RMI’s latest report, The Battery Mineral Loop: The Path from Extraction to Circularity , does just that. It shows that by strengthening EV battery recycling, improving car and system efficiency, and accelerating battery innovation, we can eliminate the need for newly mined battery minerals by 2050, prevent the emissions associated with their extraction, avoid the social and environmental harms that come from mining, create local jobs, and improve energy security.
Below, we outline some of the report’s key insights, including encouraging trends that will help us meet peak mineral demand; what stakeholders can do to create a net-zero, resilient, responsible, and circular EV battery supply chain capable of meeting this demand; and the many benefits of doing so.
1. We are already on our way to meeting demand for new minerals, which is expected to peak in the next decade
Given the tone that permeates discussions related to batteries, it’s easy to see why even battery experts tend to underestimate how quickly the sector has improved. Because we don’t recognize the progress we’ve made in just a few years, many don’t realize that the sector has already significantly curbed demand for new minerals. This lack of awareness has led to the widespread misconception that the challenges we face are insurmountable.
Our research shows that they are not: advancements in battery chemistry, density, and recycling have already reduced demand considerably. Without those improvements in just the past decade, current nickel and cobalt demand would be twice as high. As we note in the report, the growth of lithium iron phosphate batteries, which don’t need nickel or cobalt, has helped decrease mineral demand. And average battery density — the amount of energy a battery can store per unit of weight or volume — has improved by about 25 percent since 2015.
Recycling has also played a large role in curtailing demand: in 2019, 59 percent of all lithium-ion batteries were recycled globally. Recent assessments suggest that today’s rate may be as high as 90 percent; and once the batteries are collected and recycled, 80–95 percent of their minerals can be recovered with current recycling processes.
Many are worried that recycling capacity will not be robust enough to leverage the full potential of end-of-life (EOL) batteries. But we found that the total announced recycling capacity is already enough to recycle all EOL batteries through 2030, with room to spare. And given that we can predict how many EOL batteries will become available in the coming years, we can expand recycling capacity with less financial risk.
If these trends continue, we will see peak demand for mined cobalt, nickel, and lithium in about a decade.
2. Six solutions can keep the momentum going
Stakeholders should adopt the six solutions outlined in our report, namely:
- Invest in new and improved battery chemistries that require fewer critical minerals.
- Increase battery density.
- Strengthen battery recycling so that we can use as many recovered minerals from EOL batteries as possible.
- Extend the life of batteries so that fewer new ones are needed.
- Make cars more efficient. Lighter, sleeker, and right-sized cars will require smaller batteries.
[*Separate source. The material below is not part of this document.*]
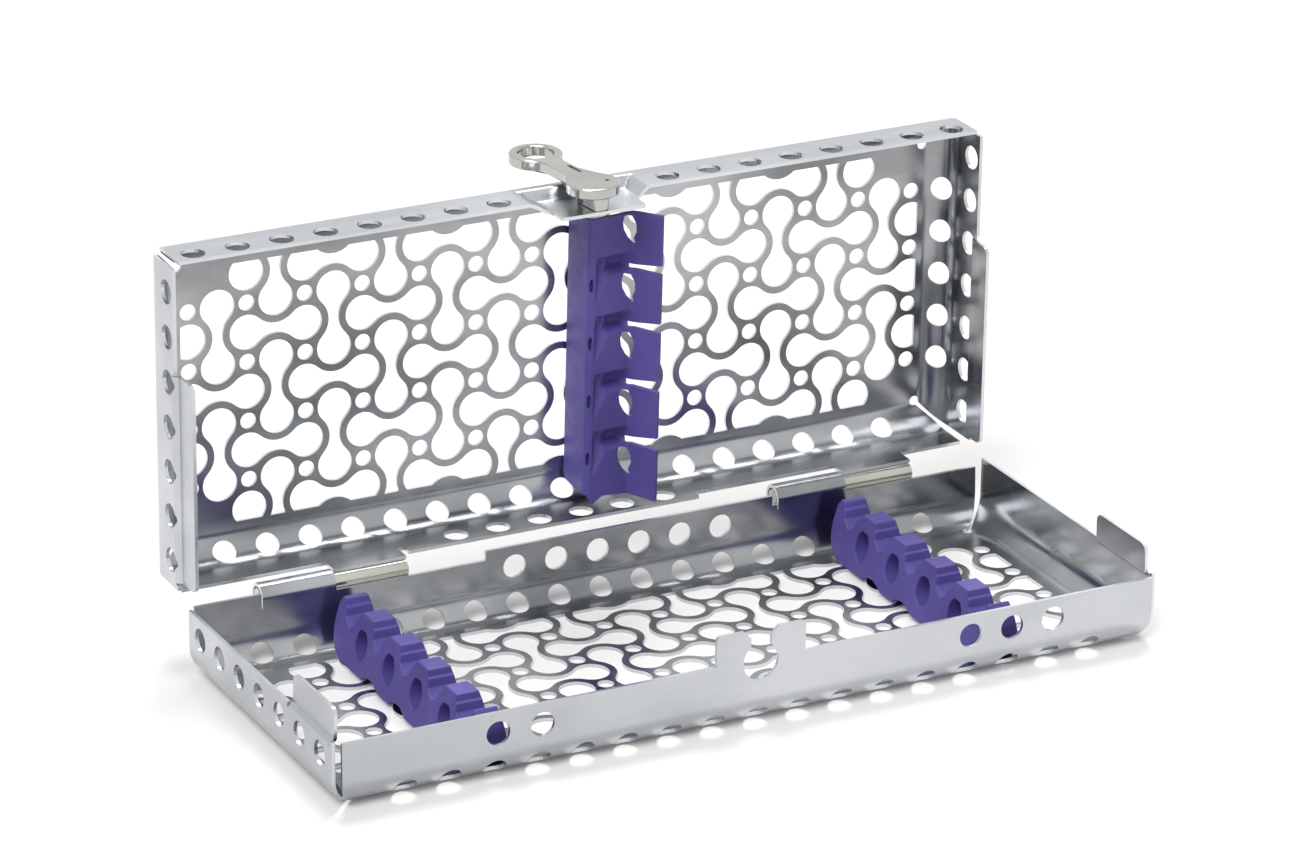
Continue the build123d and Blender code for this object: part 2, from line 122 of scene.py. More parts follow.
def circle(centre, radius, count=24):
    """A closed loop, counterclockwise."""
    return arc(centre, radius, 0, 360, count)[:-1]


def bone(centre, turned):
    """Two lobes joined by a waisted neck, all in tangent arcs."""
    half = PITCH / 2
    neck = PITCH / math.sqrt(2) - LOBE
    points = (
        arc((half, 0), LOBE, -135, 270, 20)
        + arc((0, half), neck, -45, -90, 8)[1:-1]
        + arc((-half, 0), LOBE, 45, 270, 20)
        + arc((0, -half), neck, 135, -90, 8)[1:-1]
    )
    if turned:
        points = [(-y, x) for x, y in points]
    return [(x + centre[0], y + centre[1]) for x, y in points]


def perforation():
    """Bones laid along and across by turns, in the panel's field."""
    shapes = []
    for a in range(1 - HALF_COLUMNS, HALF_COLUMNS):
        for b in range(-HALF_ROWS, HALF_ROWS + 1):
            centre = (a * PITCH, b * PITCH)
            if (a + b) % 2 == 1:
                shapes.append(bone(centre, True))
            elif abs(a) == HALF_COLUMNS - 1 and abs(b) == HALF_ROWS:
                shapes.append(circle((centre[0] * (1 - 0.5 / abs(a)), centre[1]), LOBE, 32))
            else:
                shapes.append(bone(centre, False))
    for b in range(1 - HALF_ROWS, HALF_ROWS):
        if (HALF_COLUMNS + b) % 2 == 0:
            for side in (-1, 1):
                shapes.append(circle((side * (HALF_COLUMNS - 0.5) * PITCH, b * PITCH), LOBE, 32))
    return shapes


def dots():
    """The small hole where four bones meet."""
    return [
        circle(((a + 0.5) * PITCH, (b + 0.5) * PITCH), DOT, 20)
        for a in range(-HALF_COLUMNS, HALF_COLUMNS)
        for b in range(-HALF_ROWS, HALF_ROWS)
    ]


def inside(points, outline):
    """Which points lie inside a closed outline."""
    x, y = points[:, 0], points[:, 1]
    result = np.zeros(len(points), bool)
    loop = np.array(outline)
    for (x0, y0), (x1, y1) in zip(loop, np.roll(loop, -1, axis=0)):
        if y0 == y1:
            continue
        crosses = (y0 > y) != (y1 > y)
        result ^= crosses & (x < (x1 - x0) * (y - y0) / (y1 - y0) + x0)
    return result


# Folding ----------------------------------------------------------------------------------


def triangulate(outline, holes, clipped, creases, window):
    """Triangles of a blank: the outline less its holes; clipped holes stay inside a window."""
    points, edges = [], []

    def line(loop, closed=True):
        first = len(points)
        points.extend(Vector(p) for p in loop)
        count = len(loop)
        edges.extend((first + i, first + i + 1) for i in range(count - 1))
        if closed:
            edges.append((first + count - 1, first))

    line(outline)
    for loop in holes + clipped:
        line(loop)
    for crease in creases:
        line(crease, closed=False)
    if window:
        x, y = window
        line([(-x, -y), (x, -y), (x, y), (-x, y)])
    made, _, faces, *_ = delaunay_2d_cdt(points, edges, [], 0, 1e-5)
    flat = np.array([tuple(p) for p in made])
    faces = np.array([f for f in faces if len(f) == 3])
    middle = flat[faces].mean(axis=1)
    keep = inside(middle, outline)
    for loop in holes:
        keep &= ~inside(middle, loop)
    if window:
        in_window = (abs(middle[:, 0]) < window[0]) & (abs(middle[:, 1]) < window[1])
        for loop in clipped:
            keep &= ~(inside(middle, loop) & in_window)
    faces = faces[keep]
    corner = flat[faces]
    area = np.cross(corner[:, 1] - corner[:, 0], corner[:, 2] - corner[:, 0])
    faces[area < 0] = faces[area < 0][:, ::-1]
    faces = faces[abs(area) > 1e-9]
    used, faces = np.unique(faces, return_inverse=True)
    return flat[used], faces.reshape(-1, 3)


def sheet_piece(name, blank, fold, thickness, to_world, flip=False):
    """Fold a triangulated blank and give it thickness; fold() places the middle of the sheet."""
    flat, faces = blank
    step = 1e-4
    along = fold(flat + (step, 0)) - fold(flat - (step, 0))
    across = fold(flat + (0, step)) - fold(flat - (0, step))
    normal = np.cross(across, along)
    normal /= np.linalg.norm(normal, axis=1)[:, None]
    if flip:
        normal = -normal
        faces = faces[:, ::-1]
    middle = fold(flat)
    outer, inner = middle + normal * thickness / 2, middle - normal * thickness / 2
    count = len(flat)
    sides = np.concatenate([faces[:, [0, 1]], faces[:, [1, 2]], faces[:, [2, 0]]])
    there = {tuple(e) for e in sides}
    rim = [(a, b) for a, b in there if (b, a) not in there]
    polygons = [tuple(f) for f in faces[:, ::-1]]
    polygons += [tuple(f + count) for f in faces]
    polygons += [(a, b, b + count, a + count) for a, b in rim]
    vertices = np.concatenate([outer, inner]) * MM
    matrix = np.array(to_world)
    vertices = vertices @ matrix[:3, :3].T + matrix[:3, 3] * MM
    turned = normal @ matrix[:3, :3].T
    mesh = bpy.data.meshes.new(name)
    mesh.from_pydata(vertices.tolist(), [], polygons)
    mesh.shade_smooth()
    corners = []
    for face in faces[:, ::-1]:
        corners += [turned[i] for i in face]
    for face in faces:
        corners += [-turned[i] for i in face]
    for a, b in rim:
        edge = vertices[b] - vertices[a]
        face_normal = np.cross(edge, vertices[b + count] - vertices[b])
        face_normal /= max(np.linalg.norm(face_normal), 1e-12)
        corners += [face_normal] * 4
    mesh.normals_split_custom_set([tuple(n) for n in corners])
    # Outer skin, inner skin and rims take materials 0, 1 and 2; on the trays the inner skin carries
    # painted shade and the rims a painted highlight.
    skin = np.zeros(len(polygons), np.int32)
    skin[len(faces) : 2 * len(faces)] = 1
    skin[2 * len(faces) :] = 2
    mesh.polygons.foreach_set("material_index", skin)
    piece = bpy.data.objects.new(name, mesh)
    bpy.context.collection.objects.link(piece)
    return piece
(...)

- Make the transportation system more efficient. Encourage the use of public transit, e-scooters, e-bikes, car shares, and walking through better urban planning, smarter transportation investments, and efficient logistics.
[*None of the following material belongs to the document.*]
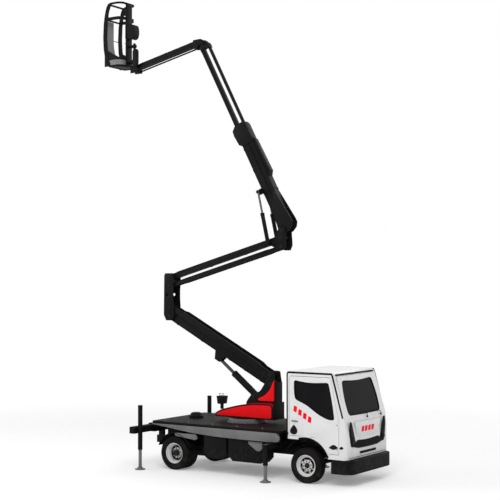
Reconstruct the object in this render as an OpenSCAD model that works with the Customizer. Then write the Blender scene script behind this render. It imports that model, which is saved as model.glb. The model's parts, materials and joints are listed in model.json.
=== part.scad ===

If stakeholders take these steps, our research shows that we will only need 125 million tons of new battery minerals before we reach full circularity. That’s 17 times smaller than the amount of oil we extract and process for road transport every year, forever.
3. There are numerous benefits to creating a net-zero, resilient, responsible, and circular EV battery supply chain
If we get this right, the benefits to electrification, communities, and the environment are enormous. We will:
- Hasten transportation electrification, thereby significantly reducing emissions, avoiding the social and environmental harms of mineral extraction, lowering countries’ dependency on oil and gas imports, and saving millions of lives.
- Kickstart a “perpetual motion machine,” by which we mean a closed-loop supply chain that will continue to fully leverage battery minerals’ value for Over the next 20 years, we will gather enough minerals to not only power the energy system of 2050 but also through 2100 and beyond.
- Move from oil dependence to circular independence. Most economies would grind to a halt if oil imports were to stop. EVs powered by renewables face no such short-term risk, especially when paired with battery recycling and (re)manufacturing.
- Create countless opportunities for the Global South, which imports millions of second-hand cars from the Global North. Once car fleets shift to EVs, used cars’ EOL batteries can help set up a robust recycling industry, creating jobs, spurring economic growth, and increasing countries’ geopolitical leverage over the battery supply chain.
- Improve energy security. Today, China leads the battery circularity race to the top: its largest battery manufacturer, CATL, expects battery recycling to lead to mineral independence in the country by 2042. Through efficiency and recycling, the West can catch up and become mineral independent by the 2040s as well.
We have much to celebrate
Our research clearly shows that there’s more to celebrate than to lament. We will get closer to a robust, resilient, responsible, and circular EV battery supply chain if we look to the future, identify solutions that are currently working, and focus on what we can accomplish, unfettered by doubts, skepticism, and pessimism. If we do, billions will benefit around the world.